In ‘World Rat Day,’ poet J. Patrick Lewis invites youthful smiles—and flights of imagination

J. Patrick Lewis already is inside countless homes, coast to coast, inviting children and their parents to read aloud from books like last year’s wonderful National Geographic Book of Animal Poetry: 200 Poems with Photographs That Squeak, Soar, and Roar! That big, fun, colorful volume won all kinds of honors, including nearly unanimous 5-star praise on Amazon in reader reviews.

If you don’t have that particular book on your shelf, then perhaps you’ve got one of Lewis’s other 80-plus books! Lewis’s various titles have been released by more than a dozen major publishing houses. In 2011, the Poetry Foundation named Lewis its third U.S. Children’s Poet Laureate. In other words: You’re placing yourself in masterful hands when you buy, enjoy—or give away one of his books.

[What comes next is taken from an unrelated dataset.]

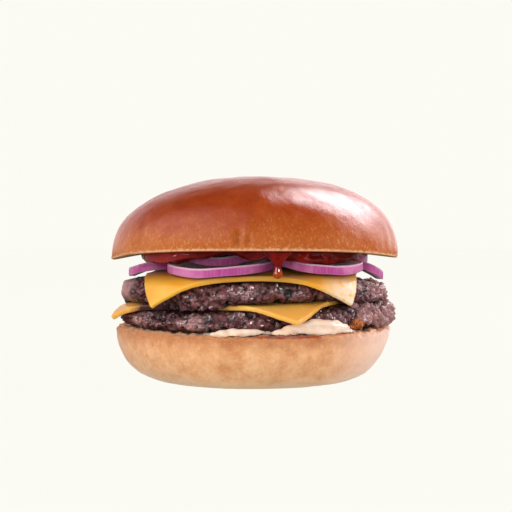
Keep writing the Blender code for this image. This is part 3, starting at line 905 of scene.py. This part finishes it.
def make_ring(number, look, neighbours):
    """One ring of onion, with its outer face marked apart from its cut faces."""
    node = f"onion_ring_{number}"
    body = solid_copy(node)
    crease_sharp_edges(body, 60, 0.8)
    low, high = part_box(node)
    centre = (low + high) / 2
    mesh = refined(body, 3)
    if number in RING_BENDS:
        bend_ring(mesh, centre, neighbours, *RING_BENDS[number])

    def bulge(place, normal):
        """The outer face swells a little, and the wall thins and thickens around the ring."""
        mm = place / MM
        outward = (place - centre).xy.normalized()
        swell = 0.22 * max(0.0, outward.dot(normal.xy))
        swell += 0.25 * (noise.noise(mm * 0.16 + Vector((number * 7.0, 0, 0))) - 0.45)
        return (swell + 0.05 * noise.noise(mm * 1.3)) * MM

    displace(mesh, bulge, neighbours)
    crest = {}
    for vertex in mesh.vertices:
        sector = sector_of(vertex.co - centre)
        crest[sector] = max(crest.get(sector, 0), vertex.co.z)
    skin, around = [], []
    for vertex, normal in zip(mesh.vertices, mesh.vertex_normals):
        out = vertex.co.xy - centre.xy
        side = out.normalized().dot(normal.vector.xy)
        below = (crest[sector_of(vertex.co - centre)] - vertex.co.z) / MM
        skin.append(smoothstep(0.15, 0.75, side) * smoothstep(0.2, 0.8, below))
        around.append(math.atan2(out.y, out.x) * out.length / MM + 40 * number)
    mark(mesh, "skin", skin)
    mark(mesh, "around", around)
    return show(f"onion_{number}", mesh, look, [node])


def ketchup_lumps(place, normal):
    """Low lumps along the outer edge of the smear."""
    mm = place / MM
    edge = smoothstep(34, 42, mm.xy.length) * smoothstep(46, 48, mm.z)
    return 0.6 * edge * (noise.fractal(mm * 0.16, 1.0, 2.0, 3) - 0.1) * MM


def make_ketchup(look, neighbours):
    """The smear sags over the onions at its edge, apart from the gap at the front and the drip."""
    draft = refined(solid_copy("ketchup"), 2)
    places = [v.co.copy() for v in draft.vertices]
    normals = [Vector(n.vector) for n in draft.vertex_normals]
    for vertex, place, normal in zip(draft.vertices, places, normals):
        mm = place / MM
        outer = smoothstep(33, 40, mm.xy.length) * smoothstep(0.0, -0.4, normal.z)
        outer *= smoothstep(46.5, 48, mm.z)
        outer *= (1 - sector_bump(place, *KETCHUP_CLEFT)) * smoothstep(5, 10, (mm.xy - DRIP_AXIS).length)
        lower = sum(depth * sector_bump(place, towards, width) for towards, width, depth in KETCHUP_SAGS)
        sag = outer * (1.5 + lower + 1.6 * noise.noise(mm * 0.11 + Vector((5, 0, 0))))
        if sag > 0:
            vertex.co.z -= room(neighbours, place, DOWN, sag * MM, KETCHUP_GAP)
    body = bmesh.new()
    body.from_mesh(draft)
    bpy.data.meshes.remove(draft)
    mesh = refined(body, 0, voxel=KETCHUP_STEP, smoothing=8)
    displace(mesh, ketchup_lumps, neighbours)
    return show("ketchup_smear", mesh, look, ["ketchup"])


def sauce_folds(place, normal):
    """Two lobes with a nick between them, the thin left one lumpy and the thick right one folded."""
    mm = place / MM
    edge = smoothstep(44, 49, mm.xy.length)
    amount = 1.0 * (noise.fractal(Vector((mm.x * 0.13, mm.y * 0.13, mm.z * 0.5)), 1.0, 2.0, 3) - 0.1)
    amount += 0.9 * sector_bump(place, -100, 14) * noise.noise(mm * 0.42)
    amount += 0.55 * noise.noise(Vector((mm.x * 0.12, mm.y * 0.12, mm.z * 0.75 + mm.x * 0.07 + 4)))
    amount -= 1.3 * sector_bump(place, -84, 4.5)
    return amount * edge * MM


def make_sauce(look, neighbours):
    """The squeezed-out bead settles on the heel."""
    mesh = refined(solid_copy("sauce"), 1, voxel=SAUCE_STEP, smoothing=5)
    for vertex in mesh.vertices:
        mm = vertex.co / MM
        sag = smoothstep(46, 50, mm.xy.length) * (1 - smoothstep(20.5, 24, mm.z)) * 1.3 * MM
        vertex.co.z -= room(neighbours, vertex.co, DOWN, sag)
    displace(mesh, sauce_folds, neighbours)
    return show("sauce_bead", mesh, look, ["sauce"])


def crumb(body, place, size, dice):
    """One rough crumb."""
    made = bmesh.ops.create_icosphere(body, subdivisions=3, radius=1)["verts"]
    stretch = Vector((dice.uniform(0.6, 1.3), dice.uniform(0.6, 1.3), dice.uniform(0.5, 1.0)))
    turn = Matrix.Rotation(dice.uniform(0, 6.3), 3, "Z") @ Matrix.Rotation(dice.uniform(0, 3), 3, "X")
    off = Vector((dice.uniform(0, 90), 0, 0))
    for vert in made:
        rough = 1 + 0.6 * noise.noise(vert.co * 1.3 + off)
        rough += 0.22 * noise.fractal(vert.co * 3.5 + off, 0.7, 2.0, 3)
        vert.co = boxed(place + turn @ (vert.co * stretch * rough) * size)


def scatter(skin, seed, count, directions, heights, sizes):
    """The mesh of crumbs that stick to the outside of a skin. Each crumb has dice of its own."""
    body = bmesh.new()
    for number in range(count):
        dice = random.Random(1000 * seed + number)
        angle = math.radians(dice.uniform(*directions))
        height = dice.uniform(*heights) * MM
        outside = Vector((math.cos(angle) * OUTSIDE, math.sin(angle) * OUTSIDE, height))
        inward = Vector((-math.cos(angle), -math.sin(angle), 0))
        hit = skin.ray_cast(outside, inward, 30 * MM)[0]
        if hit is None:
            continue
        size = dice.triangular(*sizes) * MM
        if hit.x <= CRUMB_LIMIT - 1.6 * size:
            crumb(body, hit - inward * size * 0.25, size, dice)
    mesh = bpy.data.meshes.new("crumbs")
    body.to_mesh(mesh)
    body.free()
    # The meat crumbs take the meat's paler painted sheen.
    mark(mesh, "pale", [0.75] * len(mesh.vertices))
    return mesh


def make_burger():
    """All the pieces, from the heel up, and the crumbs."""
    beef = patty_material()
    cheese = cheese_material()
    onion = onion_material()
    solids = {name: skin_of(node.data) for name, node in NODES.items()}

    def near(*names):
        return [solids[name] for name in names]

    heel = make_heel(heel_material(), near("patty_lower", "sauce"))
    make_sauce(sauce_material(), [skin_of(heel.data)] + near("patty_lower"))
    lower = make_patty("patty_lower", beef, near("heel", "sauce", "cheese_lower"), 3.7)
    make_lower_slice(cheese, near("patty_lower", "patty_upper"))
    upper = make_patty("patty_upper", beef, near("cheese_lower", "cheese_upper", *RINGS), 11.3)
    make_upper_slice(cheese, near("patty_upper", *RINGS))
    for number in range(1, len(RINGS) + 1):
        others = [name for name in RINGS if name != f"onion_ring_{number}"]
        make_ring(number, onion, near("cheese_upper", "ketchup", *others))
    make_ketchup(ketchup_material(), near("crown", *RINGS))
    make_crown(crown_material(), near("ketchup", *RINGS))

    lower_skin, upper_skin = skin_of(lower.data), skin_of(upper.data)
    show("meat_crumbs", scatter(lower_skin, *LOWER_CRUMBS), beef)
    show("meat_crumbs_upper", scatter(upper_skin, *UPPER_CRUMBS), beef)
    show("bread_crumbs", scatter(lower_skin, *BREAD_CRUMBS), crumb_material())


# Studio


def make_floor():
    """A wide sheet that glows as bright as the paper behind it, and lights the burger less than it looks."""
    mesh = bpy.data.meshes.new("floor")
    plane = bmesh.new()
    bmesh.ops.create_grid(plane, x_segments=1, y_segments=1, size=40)
    plane.to_mesh(mesh)
    plane.free()
    floor = bpy.data.objects.new("floor", mesh)
    bpy.context.collection.objects.link(floor)
    floor.location.z = -0.05 * MM
    made = bpy.data.materials.new("paper")
    made.use_nodes = True
    tree = made.node_tree
    shader = tree.nodes["Principled BSDF"]
    shader.inputs["Base Color"].default_value = (0.012, 0.011, 0.010, 1)
    shader.inputs["Roughness"].default_value = 1
    shader.inputs["Specular IOR Level"].default_value = 0
    shader.inputs["Emission Strength"].default_value = 0.99
    path = add(tree, "ShaderNodeLightPath").outputs
    onto_pieces, in_gloss = tuple(0.62 * c for c in PAPER), tuple(0.2 * c for c in PAPER)
    unseen = blend(tree, path["Is Glossy Ray"], onto_pieces, in_gloss)
    tree.links.new(blend(tree, path["Is Camera Ray"], unseen, PAPER), shader.inputs["Emission Color"])
    mesh.materials.append(made)


def panel(name, place, aim_height, size, radiance, tint, gloss_only=False):
    """A soft rectangular light, unseen in the gloss unless it is made for the gloss alone."""
    data = bpy.data.lights.new(name, "AREA")
    data.shape = "RECTANGLE"
    data.size, data.size_y = size
    data.energy = radiance * math.pi * data.size * data.size_y
    data.color = tint
    light = bpy.data.objects.new(name, data)
    bpy.context.collection.objects.link(light)
    light.location = place
    light.rotation_euler = (Vector((0, 0, aim_height)) - Vector(place)).to_track_quat("-Z", "Y").to_euler()
    light.visible_camera = False
    light.visible_glossy = gloss_only
    light.visible_diffuse = not gloss_only
    return light


def make_lights():
    for settings in PANELS:
        panel(*settings)
    wet = bpy.data.collections.new("wet_pieces")
    for piece in list(bpy.context.collection.objects):
        if piece.name.split("_")[0] in WET and piece.name not in NODES:
            wet.objects.link(piece)
    for settings in GLINTS:
        panel(*settings, gloss_only=True).light_linking.receiver_collection = wet


def soft_spot(tree, direction, azimuth, elevation, inner, outer):
    """A round soft-edged light in the surround, as a mask by direction. Angles in degrees."""
    turn, lift = math.radians(azimuth), math.radians(elevation)
    towards = (math.cos(turn) * math.cos(lift), math.sin(turn) * math.cos(lift), math.sin(lift))
    facing = add(tree, "ShaderNodeVectorMath", {0: direction, 1: towards}, operation="DOT_PRODUCT")
    edge, full = math.cos(math.radians(outer)), math.cos(math.radians(inner))
    return ramp(tree, facing.outputs["Value"], edge, full)


def make_world():
    """Pale paper for the camera, a dim fill for the pieces, and soft boxes for the gloss to reflect."""
    world = bpy.data.worlds.new("surround")
    world.use_nodes = True
    bpy.context.scene.world = world
    tree = world.node_tree
    dark, rear_left, rear_right = (0.03, 0.028, 0.028), (0.90, 0.66, 0.66), (1.55, 1.42, 1.45)
    fill_back, fill_front = (0.16, 0.15, 0.155), (0.62, 0.59, 0.58)
    direction = add(tree, "ShaderNodeTexCoord").outputs["Generated"]
    across, deep, up = add(tree, "ShaderNodeSeparateXYZ", {0: direction}).outputs
    low_behind = times(tree, ramp(tree, deep, 0.15, 0.7), ramp(tree, up, 0.25, 0.72, 1.0, 0.0))
    rear = blend(tree, ramp(tree, across, -0.5, 0.6), rear_left, rear_right)
    surround = blend(tree, low_behind, dark, rear)
    for *spot, colour in REFLECTED:
        surround = blend(tree, soft_spot(tree, direction, *spot), surround, colour)
    path = add(tree, "ShaderNodeLightPath").outputs
    fill = blend(tree, ramp(tree, deep, -1.0, 0.2, 1.0, 0.0), fill_back, fill_front)
    unseen = blend(tree, path["Is Glossy Ray"], fill, surround)
    seen = blend(tree, path["Is Camera Ray"], unseen, PAPER)
    tree.links.new(seen, tree.nodes["Background"].inputs["Color"])


def make_camera():
    data = bpy.data.cameras.new("camera")
    data.sensor_width = 36
    data.lens = CAMERA_LENS
    data.shift_x, data.shift_y = CAMERA_SHIFT
    data.clip_start = 0.01
    camera = bpy.data.objects.new("camera", data)
    bpy.context.collection.objects.link(camera)
    camera.location = (0, -CAMERA_DISTANCE, CAMERA_HEIGHT)
    camera.rotation_euler = (math.pi / 2, 0, 0)
    bpy.context.scene.camera = camera


noise.seed_set(NOISE_SEED)
make_burger()
make_floor()
make_world()
make_camera()
make_lights()
bpy.context.scene.view_settings.view_transform = "Standard"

This year, Lewis is back with a fanciful volume that grabs hold of the calendar—specifically the holidays that chart our progress through the year—and encourages his readers to think fancifully about the way we mark time. He calls it: World Rat Day: Poems About Real Holidays You’ve Never Heard Of.

Given his career-long fascination with the natural world, most of the holidays he marks with playful poems—and colorful illustrations by Anna Raff—have to do with living creatures. His style of poetry toys with words, with the shape of his lines on the page—providing lots of fun for young readers and their parents. Envision a cross between Lewis Caroll, ee cummings and Ogden Nash.

Lewis claims that all of the holidays in his new book are real, although you’ll have to look far and wide to find the groups that “officially declared” some of these holidays. And, no, this book does not include a page of web links or other information about these festivals that he and Raff celebrate. But that’s hardly the point.

The real point is seeing our planet in a new way—and remembering the living creatures that make it such a marvelous place in which to live.

Lewis’s shortest poem is just six words in a single line for the mid-summer Ohio Sheep Day:

No one will ever forget Ewe.”

And, if you welcome this book into your home, your children will never forget your gift.